Abandoned desks fill the empty hallway outside Paul Weitz’s make-shift office. Miniature storyboards of Cirque du Freak are taped to them. Empty book shelves stare back at us. Around the corner a lone fake white Christmas tree blinks colored bulbs. We come to discuss aerial performance, our area of expertise. There are three of us, the Concussed Leader of our troupe, the Tattooed Beauty, and me, and three of them. One man sports a “stunt man” ball cap. I comment on crash pads, hoping to find some common ground.
Instead they talk about Heath Ledger the star of Brokeback Mountain who died recently of an apparent drug overdose. They speculate on overdoses, on suicide. Funny how Owen Wilson would want to put an end to his life, they agree. He seemed so easy-going, so natural to them. Why would he do that, even try it, think about it? Is this what passes for conversation? I want to volunteer an answer because I understand the drive. It seems strange when they cannot fathom it. Perhaps they’re just being polite. Instead I ask if Ledger was the actor in Bully.
“No, he’s not a bully.”
“No, the movie Bully,” I say. It’s a Larry Clark film based on a true story of Floridian youths who conspire to kill a mutual acquaintance, the said bully of the group. Later I find out that Brad Renfro, not Heath Ledger, played the avenger in Bully as well as a young white supremacist in Apt Pupil. His death is less publicized, his work less known. Shame on me for not knowing the difference.
The Concussed Leader slaps another copy of her promotional DVD, the one I’m absent from, atop my headshot. An unfamiliar noise, that of a pile driver sounds outside. Could it be development along the river?
“Help me, Obi-Wan Kenobi. You’re my only hope.” The Tattooed Beauty’s phone rings, echoing a familiar line from Star Wars. She apologizes as she shuts off the ringer.
When they’ve had enough, we make our way back downstairs. In between floors, I’m reminded that it’s my birthday, which I share with the legalization of abortion. The subject of drinks at Mimi’s is brought up.
Back in the casting office, Robin speaks only to the Concussed Leader. “He really likes you,” she says, smiling and looking at CL. “He might want to use you two on the hoop,” she looks at the Tattooed Beauty and me quickly before turning again to CL. I’m in the periphery of her vision. “He likes the silks, too.” Then she mentions the name of the Chicago Aerialist, the other whose work presents on the promotional DVD.

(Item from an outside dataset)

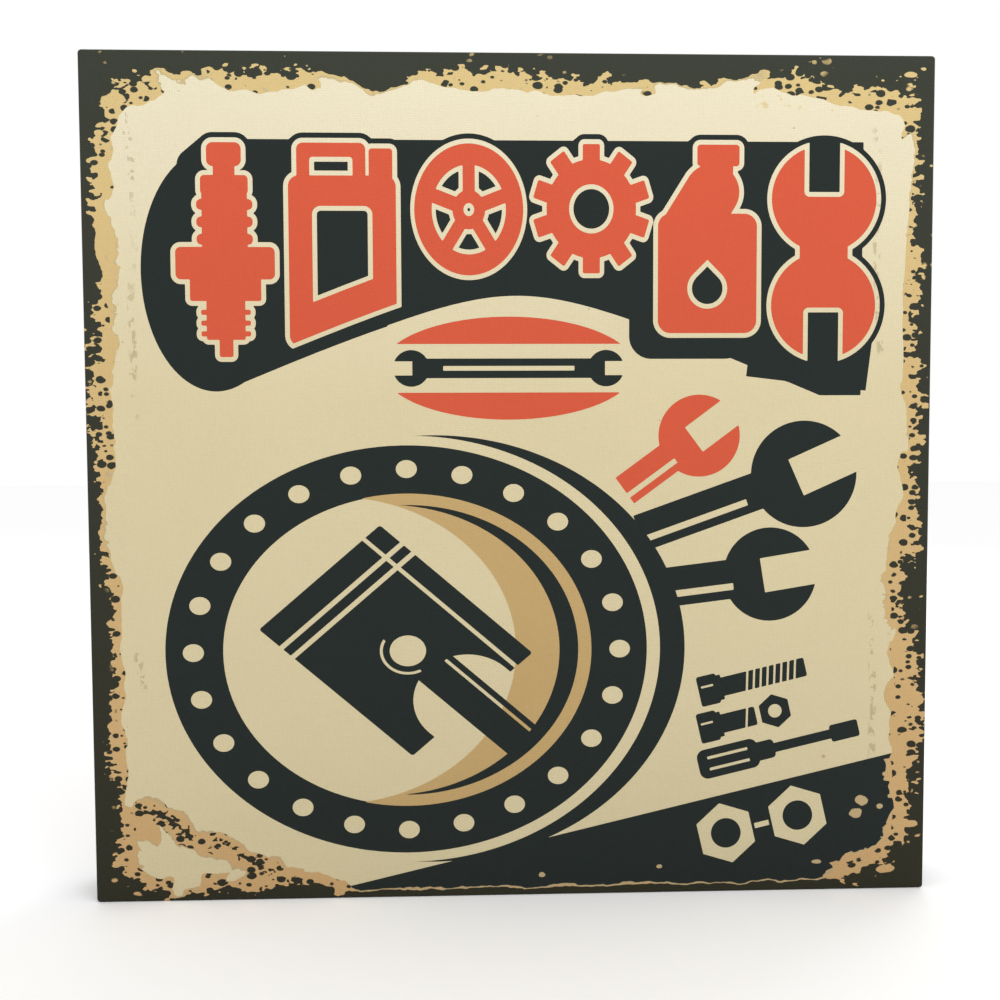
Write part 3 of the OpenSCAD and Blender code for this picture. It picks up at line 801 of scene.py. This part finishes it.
def primed():
    """The back of the canvas's flaps, where the print runs on a few millimetres."""
    p = Paint("canvas_primed")
    height = weave(p)
    edge = (HALF - abs(p.x)).low((HALF - abs(p.z - HALF)))
    ran_on = (edge + p.noise(5, seed=26) * 0.5).under(3.4, 0.25)
    cloth = p.mix(srgb(222, 214, 194), srgb(198, 188, 164), p.noise(20, seed=27).over(0, 1))
    colour = p.mix(cloth, BORDER_TOP, ran_on)
    # Painted shade in the weave's hollows, times the cloth's own uneven tone
    shade = (height * 0.28 + 0.80) * (p.noise(1.1, seed=28) * 0.05 + 1)
    return p.done(p.lighter(colour, shade), 0.85, height, 0.16, Specular_IOR_Level=0.25)


def wood(name, light, dark_ring, along, ply=False):
    """Wood with its grain along x or z."""
    p = Paint(name)
    long_x, long_z = (90, 3.2) if along == "x" else (3.2, 90)
    wave = p.noise(long_x * 2, 7, long_z * 2 if along == "z" else 7, seed=30)
    lines = p.noise(long_x, 2.4, long_z, seed=31, detail=3, rough=0.6) * 0.5 + 0.5
    fine = p.noise(long_x / 6, 0.7, long_z / 6, seed=32) * 0.5 + 0.5
    across = p.z if along == "x" else p.x
    rings = ((across * 0.9 + wave * 9 + p.y * 0.5).sin() * 0.5 + 0.5)**2.0
    colour = p.mix(light, dark_ring, (rings * 0.55 + lines * 0.35).low(1))
    gap, size = p.cells(95, seed=33)
    knot = (gap - size * 0.045).under(0, 0.02)
    colour = p.mix(colour, srgb(120, 78, 42), knot * 0.85)
    shade = fine * 0.16 + 0.90
    return p.done(p.lighter(colour, shade), 0.62, fine * 0.5 + rings * 0.5, 0.09,
                  Specular_IOR_Level=0.3)


def hardboard():
    """Pressed wood fibre, with blotches, pale fibres and a few scuffs."""
    p = Paint("hardboard")
    fibre = p.noise(2.2, 2.2, 0.9, seed=40, detail=4, rough=0.65)
    blot = p.noise(48, seed=41, detail=3, rough=0.6)
    colour = p.mix(srgb(140, 98, 62), srgb(92, 60, 38), (fibre * 0.55 + 0.45).low(1).high(0))
    strands = p.noise(9, 9, 0.8, seed=43, detail=2).over(0.62, 0.12)
    strands = strands.high(p.noise(0.8, 9, 9, seed=44, detail=2).over(0.66, 0.12))
    colour = p.mix(colour, srgb(172, 128, 84), strands * 0.4)
    gap, size = p.cells(4.5, seed=42, stretch=1.6)
    fleck = (gap - size * 0.18).under(0, 0.05)
    colour = p.mix(colour, srgb(66, 42, 26), fleck * 0.3)
    scuff = p.noise(60, 60, 1.4, seed=45, detail=3).over(0.72, 0.06) * blot.over(0.2, 0.3)
    colour = p.mix(colour, srgb(186, 150, 112), scuff * 0.35)
    height = fibre * 0.5 + 0.5 - fleck * 0.4
    return p.done(p.lighter(colour, blot * 0.09 + 1), scuff * 0.15 + 0.52, height, 0.08,
                  Specular_IOR_Level=0.4)


def plastic(name, colour, rough=0.4, grain=0.35, depth=0.02, **sockets):
    """Moulded plastic with a fine sparked surface."""
    p = Paint(name)
    fine = p.noise(grain, seed=50, detail=2)
    dust = p.noise(11, seed=51) * 0.04 + p.noise(1.4, seed=52) * 0.03 + 1
    worn = p.noise(4.5, seed=53, detail=3) * 0.07 + rough
    return p.done(p.lighter(colour, dust), worn, fine * 0.5 + 0.5, depth, **sockets)


def metal(name, colour, rough=0.32, brushed=(1, 1, 1), stain=srgb(150, 140, 118)):
    """Plated steel with faint brushing and a little tarnish."""
    p = Paint(name)
    lines = p.noise(*(0.16 * b for b in brushed), seed=60, detail=3)
    tarnish = p.noise(2.6, seed=61, detail=4).over(0.55, 0.4)
    tone = p.lighter(p.mix(colour, stain, tarnish * 0.35), lines * 0.05 + 1)
    worn = tarnish * 0.14 + lines * 0.05 + rough
    return p.done(tone, worn, lines * 0.5 + 0.5, 0.012, Metallic=1.0)


def rubber():
    p = Paint("bumper_rubber")
    dust = p.noise(1.1, seed=70, detail=4)
    colour = p.mix(srgb(70, 70, 72), srgb(122, 120, 116), dust.over(0.35, 0.5) * 0.45)
    return p.done(colour, 0.7, dust * 0.5 + 0.5, 0.05, Specular_IOR_Level=0.35)


def cell_wrap(name, node, plus_up=True):
    """The printed film on a battery cell, dark with a copper end, and its steel ends."""
    p = Paint(name)
    low, high = (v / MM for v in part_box(node))
    from_plus = high.z - p.z if plus_up else p.z - low.z
    copper = from_plus.under(15, 0.1)
    band = abs(from_plus - 15.5).under(0.5, 0.1)
    colour = p.mix(srgb(44, 46, 50), srgb(178, 104, 62), copper)
    colour = p.mix(colour, srgb(205, 203, 196), band)
    steel = (abs(p.z - (low.z + high.z) / 2) - (high.z - low.z) / 2).over(-1.2, 0.05)
    colour = p.mix(colour, srgb(196, 194, 188), steel)
    scuff = p.noise(1.4, 1.4, 7, seed=82, detail=3).over(0.75, 0.08)
    colour = p.mix(colour, srgb(150, 148, 144), scuff * 0.3)
    return p.done(p.lighter(colour, p.noise(3, seed=80) * 0.05 + 1), scuff * 0.2 + 0.26,
                  p.noise(1.2, seed=81) * 0.5 + 0.5, 0.01, Metallic=0.6)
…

“I hope you don’t feel like this is a waste of your time,” she begins to apologize and suddenly that Proustian moment, not one triggered by smell, but by phrasing, occurs. Suddenly I’m eleven and puffy in all the wrong places, standing among the girls asked to leave the ballet company audition early. Winthrop and Christine, who’s now dead, both thin, frail things, always smoking and removing their clogs to demonstrate a proper tendue, stand before us, the awkward, rejected group of girls. They thank us for coming. Their near midget daughter starred in every production. At the time, I hated her too.
I drive silently, chauffeuring the Concussed Leader and the Tattooed Beauty. No, I won’t celebrate my birthday tonight. I should call the production tomorrow and tell of her concussion, of why she cannot be on set until May, but it’s not worth the energy, not worth the money or the bit part.

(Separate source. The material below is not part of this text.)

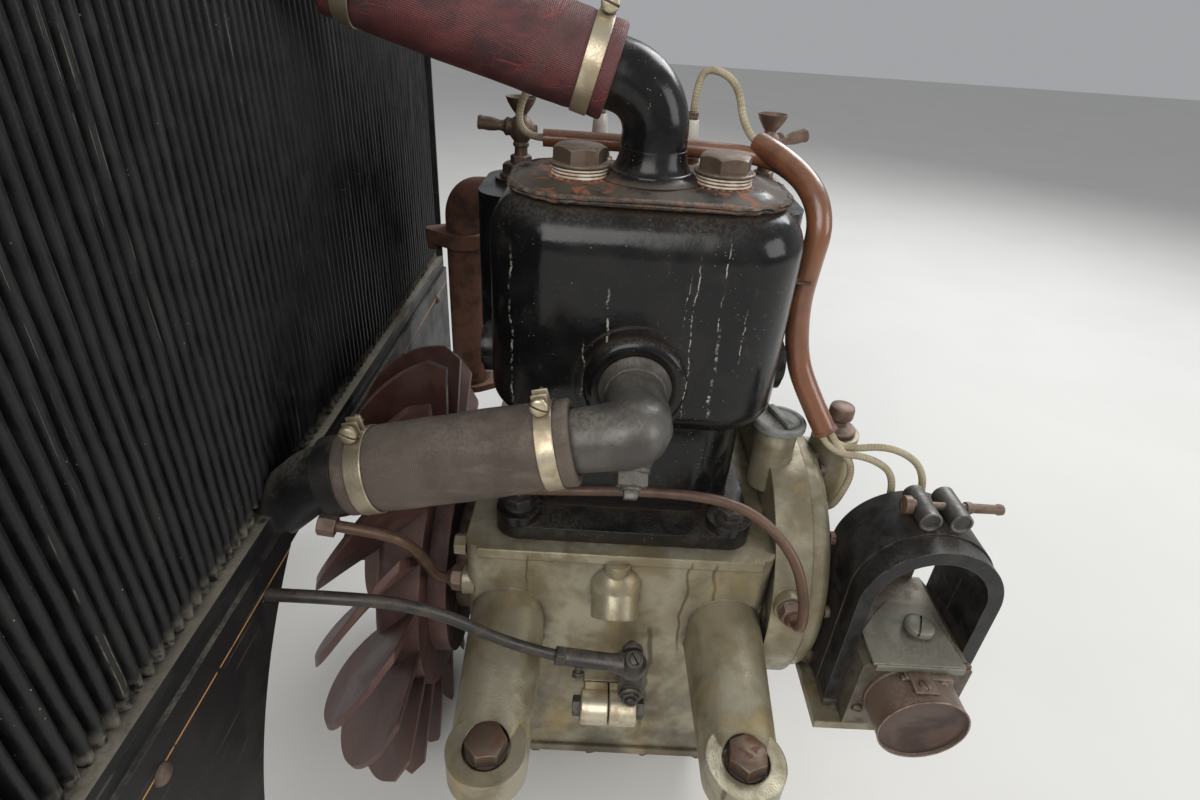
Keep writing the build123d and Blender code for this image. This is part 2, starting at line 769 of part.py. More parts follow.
def valve_side():
    """Builds the far side: valve caps, priming cups, spark plugs and the valve springs below the chest."""
    cap_z = chest_top_z + chest_boss
    outer = (-valve_outer_x, valve_outer_x)
    inner = (-valve_inner_x, valve_inner_x)
    with BuildPart() as caps:
        for x in outer + inner:
            bar((x, valve_y, cap_z), (0, 0, 1), valve_cap_radius, 3)
            hexagon((x, valve_y, cap_z + 3), (0, 0, 1), valve_cap_flats, valve_cap_height)
    store(caps, "valve_caps")

    seat = cap_z + 3 + valve_cap_height
    # Columns: name, place along the crankshaft, direction of the handle
    cups = (
        ("priming_cup_rear", -valve_outer_x, Vector(-1, -0.12, 0.1).normalized()),
        ("priming_cup_front", valve_outer_x, Vector(1, 0.3, 0.25).normalized()),
    )
    for name, x, heading in cups:
        with BuildPart() as cup:
            hexagon((x, valve_y, seat), (0, 0, 1), 15, 6)
            bar((x, valve_y, seat + 6), (0, 0, 1), 6, 12)
            with Locations((x, valve_y, seat + cup_body_z)):
                Sphere(cup_body_radius)
            bar(Vector(x, valve_y, seat + cup_body_z) - heading * 12, heading, 6.5, 26)
            bar(Vector(x, valve_y, seat + cup_body_z) + heading * 13, heading, 5, 20)
            with Locations((x, valve_y, seat + cup_body_z + 7)):
                Cone(5, cup_radius, cup_height, align=(Align.CENTER, Align.CENTER, Align.MIN))
            with Locations((x, valve_y, seat + cup_body_z + 11)):
                upright = (Align.CENTER, Align.CENTER, Align.MIN)
                Cone(2, cup_radius - 1.5, cup_height - 4, align=upright, mode=Mode.SUBTRACT)
        store(cup, name)

    with BuildPart() as plugs:
        for x in inner:
            hexagon((x, valve_y, seat), (0, 0, 1), 22, 9)
            bar((x, valve_y, seat + 9), (0, 0, 1), 9, 6)
            bar((x, valve_y, seat + 15), (0, 0, 1), 6.5, plug_terminal_z - seat - 20)
            bar((x, valve_y, plug_terminal_z - 5), (0, 0, 1), 4, 5)
    store(plugs, "spark_plugs")

    with BuildPart() as gear:
        for x in outer + inner:
            bar((x, valve_y, deck_z), (0, 0, 1), 10, 20)
            bar((x, valve_y, deck_z + 20), (0, 0, 1), 6, 12)
            bar((x, valve_y, deck_z + 32), (0, 0, 1), spring_radius, 3)
            bar((x, valve_y, deck_z + 35), (0, 0, 1), spring_radius - 1.5, chest_low_z - 14 - deck_z - 35)
    store(gear, "valve_springs")


def flange_pair(plane, thickness, hole):
    """Adds a two-bolt flange on a plane, its ears along the plane's own X."""
    with BuildSketch(plane) as outline:
        Circle(exhaust_flange_radius)
        with Locations((-exhaust_bolt_x, 0), (exhaust_bolt_x, 0)):
            Circle(exhaust_ear)
        make_hull()
        if hole:
            with Locations((-exhaust_bolt_x, 0), (exhaust_bolt_x, 0)):
                Circle(hole, mode=Mode.SUBTRACT)
    extrude(outline.sketch, amount=thickness)


def exhaust_and_inlet():
    """Builds the exhaust manifold and its down pipe, the inlet pipe and the carburettor."""
    port_face = chest_far_y + port_boss
    drop = (exhaust_drop_x, exhaust_drop_y)
    joint = exhaust_joint_z
    with BuildPart() as manifold:
        tube(
            (
                (valve_outer_x + port_radius + 3, exhaust_y, exhaust_z),
                (exhaust_drop_x + 52, exhaust_y, exhaust_z),
                (*drop, exhaust_z - 10),
                (*drop, joint + exhaust_flange),
            ),
            (38, 24), exhaust_radius,
        )
        for x in (-valve_outer_x, valve_outer_x):
            bar((x, port_face, exhaust_z), (0, 1, 0), port_radius, exhaust_y - port_face)
            face = Plane(origin=(x, port_face, exhaust_z), x_dir=(1, 0, 0), z_dir=(0, 1, 0))
            with BuildSketch(face) as ear:
                RectangleRounded(2 * port_radius + 14, 2 * port_radius + 10, 9)
            extrude(ear.sketch, amount=7)
        flange_pair(Plane(origin=(*drop, joint), x_dir=(1, 0, 0)), exhaust_flange, 0)
    store(manifold, "exhaust_manifold")

    with BuildPart() as pipe:
        flange_pair(Plane(origin=(*drop, joint - exhaust_flange), x_dir=(1, 0, 0)), exhaust_flange, 0)
        bar((*drop, exhaust_end_z), (0, 0, 1), exhaust_radius, joint - exhaust_end_z)
        flange_pair(Plane(origin=(*drop, exhaust_end_z), x_dir=(1, 0, 0)), exhaust_flange, 4.5)
        bar((*drop, exhaust_end_z - 1), (0, 0, 1), exhaust_radius - 3, 60, Mode.SUBTRACT)
        for x in (-exhaust_bolt_x, exhaust_bolt_x):
            hexagon((drop[0] + x, drop[1], joint - exhaust_flange - 7), (0, 0, 1), 13, 7)
    store(pipe, "exhaust_pipe")

    top = carburettor_z + 37
    with BuildPart() as inlet:
        bar((0, port_face, inlet_port_z), (0, 1, 0), port_radius + 6, 6)
        tube(
            ((0, port_face + 5, inlet_port_z), (0, carburettor_y, inlet_port_z), (0, carburettor_y, top + 5)),
            18, port_radius - 2,
        )
        pad(Plane(origin=(0, carburettor_y, top)), 27, 18, 8, 5)
    store(inlet, "inlet_pipe")

    with BuildPart() as carburettor:
        pad(Plane(origin=(0, carburettor_y, top - 5)), 27, 18, 8, 5)
        bar((0, carburettor_y, carburettor_z - 12), (0, 0, 1), 19, top - carburettor_z + 8)
        bar((0, carburettor_y, carburettor_z - 20), (0, 0, 1), 14, 10)
        bar((0, carburettor_y, carburettor_z + 2), (0, 1, 0), 16, 34)
        block((0, carburettor_y - 8, carburettor_z - 18), (50, carburettor_y + 8, carburettor_z - 4))
        bar((52, carburettor_y, carburettor_z - 22), (0, 0, 1), 25, 44)
        bar((52, carburettor_y, carburettor_z + 22), (0, 0, 1), 27, 5)
        bar((52, carburettor_y, carburettor_z + 27), (0, 0, 1), 5, 10)
    store(carburettor, "carburettor")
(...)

Later that week, hope returns as I show off for film scouts in town getting script ideas. They seem impressed but too nice to have anything to do with final casting. When they leave, I stretch as the super of the warehouse discusses his failed attempt at suicide. He has a friendly face, white hair and good skin. He grins sardonically as he reveals that as a youth, he’d tried hanging himself from the rafters of a theater set to run South Pacific. To hide the rope burn, he grew a beard.
I dream that I’ve been dead for three days, and that I desperately want some good photographs of myself. I do a backbend over my grave. Then I try the same move on top of the little box that holds my ashes. I walk my hands closer to my feet, hoping the photographer gets a good shot. Then I look at myself in the mirror. I’m thin and almost featureless, like an alien from outer space. My hair is gone, and deep gray crescents form under my eyes. I should not be photographed like this, I decide. It’s too late for me, but I lament not living because I liked it. I wake sweating, full of dread and regret.
Most of my adult life has been spent making up for my failed vision of becoming a ballerina. Every time I perform as an aerialist, every day I practice, I am reminded of this fact. Ballerinas rehearse daily. They take care of themselves and eat well. They perform even when they’re sick and sometimes when injured. I read a book about this when I was a child enrolled in dance classes, and it sounded right to me. Performance is work, but if it’s the kind of work I love, then I’ll do it, no matter what.
As Carnival kicks into its final week, I find myself on stage at the Satyricon Ball amid shirtless backflipping harlequins. I play an aerial fairy for the queen, Carl, my agent who books most of my convention work. Dressed in blue, I begin my ascent up the silky fabric to the rafters of the old sugar mill. I wrap and stretch, elongate my muscles, pull my foot to my head and pose with perfect ballet arms. Bing Crosby’s “Have You Ever Seen a Dream Walking” plays. The song is not my choosing, but it’s not my day; it’s Carl’s. I’m just happy to be part of this ridiculous fantasy, one that can only exist in the southern most U.S. city. Later, we all share the stage, shirtless cowboys, drag queens and burlesque dancers. We live to amuse ourselves but want others to notice.